At least, that is the author's opinion. In reality we're going through the tiered process of suggestion, choice, and voting that will likely lead to this outcome. Already, users are beginning to vote with their feet, selling their bitcoin holdings and moving a step closer to alt-coin alternatives. They are just dipping a toe at the moment, but it's a clear warning shot to the developers to suggest something different. Specifically, the market wants larger blocks - rather, it wants the availability of larger blocks. Miners will always have the choice to cap their blocks where they see fit, balancing the availability of transaction capacity with their own economic constraints, not an artificial constraint such as the hard block size cap.
And if the market wants more transactions, then it will demand operational efficacy from its miners in turn.
A free market in Bitcoin is essential to its success.

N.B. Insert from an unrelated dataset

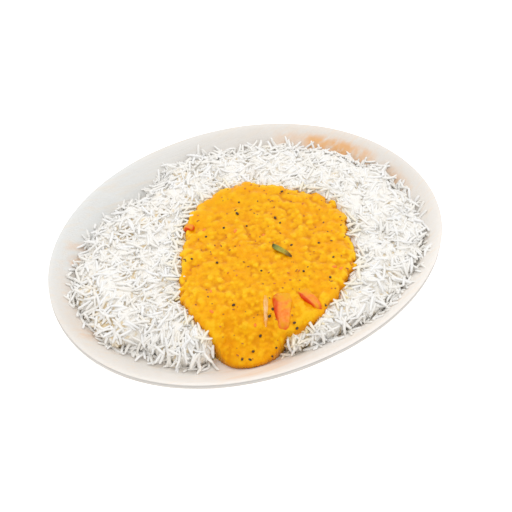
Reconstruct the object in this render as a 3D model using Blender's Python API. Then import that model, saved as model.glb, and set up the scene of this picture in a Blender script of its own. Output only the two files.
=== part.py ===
"""Oval palm-leaf plate with white rice, yellow lentil curry, tomato pieces and a curry leaf.

The origin is under the middle of the plate, +X runs along the plate and +Z is up.
"""

import math
import random

import bmesh
import bpy
from mathutils import Vector, noise
from mathutils.bvhtree import BVHTree

# Plate, pressed from one palm leaf
PLATE_LENGTH = 0.260
PLATE_WIDTH = 0.2074
PLATE_SIDES = 72
OVAL_POWER = 2.05
FRONT_WIDENING = 0.031
# Inner face and underside, as distance in from the rim and height
INNER_PROFILE = (
    (0.0000, 0.0240),
    (0.0030, 0.0226),
    (0.0090, 0.0172),
    (0.0160, 0.0104),
    (0.0210, 0.0057),
    (0.0245, 0.0034),
    (0.0280, 0.0026),
)
UNDER_PROFILE = (
    (0.0260, 0.0000),
    (0.0210, 0.0021),
    (0.0160, 0.0068),
    (0.0090, 0.0137),
    (0.0000, 0.0206),
)

# Clearance between pieces that touch on the real plate
GAP = 0.00035
# How far round a point a piece looks for the highest spot under it
REACH_ON_PLATE = 0.0015
REACH_ON_RICE = 0.0045
REACH_ON_CURRY = 0.0018

# Rice heap
RICE_SIDES = 140
RICE_OUTLINE = (
    (-0.059, -0.062), (-0.069, -0.061), (-0.079, -0.055), (-0.086, -0.044), (-0.089, -0.035),
    (-0.097, -0.027), (-0.109, -0.024), (-0.113, -0.010), (-0.112, 0.006), (-0.115, 0.013),
    (-0.114, 0.021), (-0.106, 0.034), (-0.095, 0.047), (-0.089, 0.052), (-0.082, 0.061),
    (-0.071, 0.068), (-0.053, 0.075), (-0.041, 0.078), (-0.023, 0.082), (-0.012, 0.090),
    (0.001, 0.092), (0.017, 0.090), (0.036, 0.084), (0.047, 0.080), (0.057, 0.078),
    (0.064, 0.074), (0.070, 0.071), (0.078, 0.065), (0.087, 0.059), (0.092, 0.053),
    (0.099, 0.047), (0.103, 0.038), (0.108, 0.027), (0.113, 0.019), (0.118, 0.013),
    (0.117, 0.005), (0.114, -0.005), (0.117, -0.016), (0.114, -0.026), (0.109, -0.039),
    (0.101, -0.054), (0.088, -0.066), (0.076, -0.073), (0.065, -0.079), (0.056, -0.080),
    (0.042, -0.089), (0.030, -0.088), (0.014, -0.086), (-0.003, -0.085), (-0.015, -0.082),
    (-0.022, -0.076), (-0.027, -0.066), (-0.035, -0.061), (-0.044, -0.059), (-0.052, -0.057),
)
RICE_LEVEL = 0.0222
RICE_RISE_TO_RIGHT = 0.012
RICE_SWELL = 0.0020
RICE_SWELL_WIDTH = 0.030
RICE_EDGE = 0.0060
RICE_EDGE_ON_WALL = 0.2
RICE_SHOULDER = 0.018
RICE_LEAST_DEPTH = 0.0015
RICE_SIDE_HEIGHT = 0.55
RICE_SIDE_RAGGED = 0.0016
INNER_SHARES = (0.20, 0.38)
OUTER_SHARE = 0.47
OUTER_RINGS = 14
OUTER_STEP = 0.0385
UNDERSIDE_SHARES = (0.985, 0.93, 0.80, 0.45)
# Bumps of the size of grains, as width and height
GRAIN_BUMPS = ((0.0036, 0.0034), (0.0085, 0.0022))
BARE_MARGIN = 0.003
# Grains that stick out at the edge of the heap
GRAIN_LENGTH = 0.011
GRAIN_WIDTH = 0.0023
GRAIN_SIDES = 5
GRAIN_SWELL = ((0.14, 0.72), (0.50, 1.0), (0.86, 0.68))
EDGE_GRAINS = 84
CURRY_CLEARANCE = 0.006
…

All currency attributes should be unbounded except for the supply limit.
Even if Bitcoin enters a phase of centrally planned price fixing, it cannot escape the free market of blockchain-based competitors known as alt-coins. As such, it must compete and strive to be the best, lest it should be overtaken.

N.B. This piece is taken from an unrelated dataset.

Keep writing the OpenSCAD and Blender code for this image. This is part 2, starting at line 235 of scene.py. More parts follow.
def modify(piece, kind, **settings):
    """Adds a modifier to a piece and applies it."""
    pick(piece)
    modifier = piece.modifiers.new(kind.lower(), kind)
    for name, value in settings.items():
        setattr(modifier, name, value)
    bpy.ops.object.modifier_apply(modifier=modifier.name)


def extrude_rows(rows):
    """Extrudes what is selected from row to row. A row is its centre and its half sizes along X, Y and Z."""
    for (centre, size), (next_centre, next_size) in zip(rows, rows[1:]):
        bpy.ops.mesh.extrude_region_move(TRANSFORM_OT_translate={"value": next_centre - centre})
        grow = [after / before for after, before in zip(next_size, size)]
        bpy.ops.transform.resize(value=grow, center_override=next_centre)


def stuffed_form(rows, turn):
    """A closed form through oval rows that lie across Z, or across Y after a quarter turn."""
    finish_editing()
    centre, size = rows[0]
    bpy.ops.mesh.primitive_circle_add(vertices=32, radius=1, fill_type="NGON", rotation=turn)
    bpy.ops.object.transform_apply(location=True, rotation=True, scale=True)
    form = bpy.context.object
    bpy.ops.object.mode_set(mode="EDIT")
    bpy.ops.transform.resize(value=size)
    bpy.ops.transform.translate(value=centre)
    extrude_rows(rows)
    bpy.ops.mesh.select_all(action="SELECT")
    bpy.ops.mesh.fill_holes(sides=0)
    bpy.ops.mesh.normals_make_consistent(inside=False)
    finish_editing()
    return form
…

But isn't the hard cap on block size in the same category as the hard cap on currency supply? On the surface it may seem this way, but they are very different. The block size cap is a functional limitation on Bitcoin designed to avoid certain types of DDOS attacks as a temporary measure. The currency cap is a featured limitation that makes bitcoin a better currency.
Paradoxically, a great currency is an endless list of superlatives: most divisible, easiest to recognize, most challenging to counterfeit, easiest to send, cheapest to store, hardest to steal, etc.; with one drop of discipline: a stable supply.
We need to maintain (or aim for establishing) "cheapest to send," "most reliable to settle," and "greatest transaction volume capability" among that list of superlatives. The market demands it, and the market always wins in the end.